Oficialmente, a Nvidia chegou ao Brasil em 2005. “Viemos organizar um mercado informal”, diz Richard Cameron, gerente local. Desde o ano passado, a empresa produz suas placas em Manaus, em parceria com cinco empresas nacionais. “Hoje, sabemos que os brasileiros consomem 180 mil placas de vídeo por mês.” Cameron vê no entusiasmo dos fãs de games a principal razão para o crescimento desse mercado. “Na informática, duas forças trazem o avanço tecnológico: o hardware e o software. Às vezes, um novo programa exige avanços nos processadores, às vezes acontece o contrário.
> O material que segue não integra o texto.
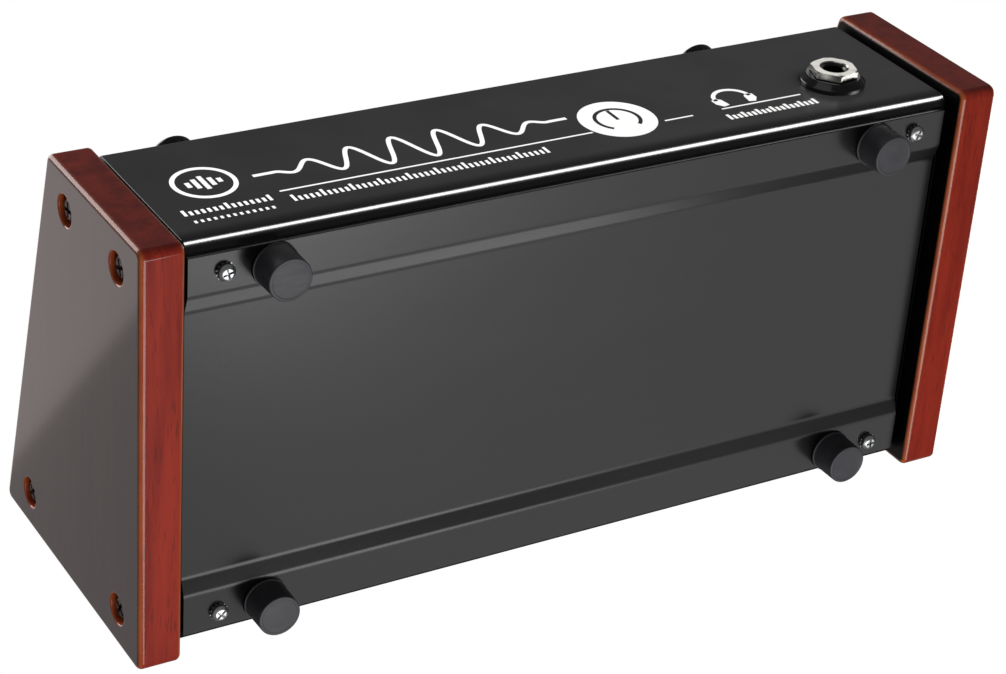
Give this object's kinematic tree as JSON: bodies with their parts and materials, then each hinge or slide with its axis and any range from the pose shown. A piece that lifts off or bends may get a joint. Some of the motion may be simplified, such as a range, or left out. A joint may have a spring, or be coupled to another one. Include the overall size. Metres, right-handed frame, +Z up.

No caso das placas de vídeo, o que empurra o desenvolvimento são os consumidores.” A cada seis meses, as empresas podem perder espaço de forma dramática. O mercado é assim porque é fácil abrir um PC e trocar de placa. Uma geração de jogadores ávidos costuma revirar os fóruns existentes na internet para decidir que placa comprar. Um jogo de sucesso que não “rode” bem pode destruir a reputação de uma nova placa.

No ano passado, a ATI, principal concorrente da Nvidia, perdeu clientes por causa de problemas do gênero. Acabou comprada pela AMD. Nas palavras de Huang: “Muitas pessoas dizem que o negócio das placas de vídeo é difícil. Sim, é como a F-1 – você está lá, colado no muro a 300 km/h. Mas esse é o nosso esporte e é o que amamos fazer. Não iríamos tão rápido se os consumidores não pedissem isso. Eles querem assim e é isso que temos de fazer.”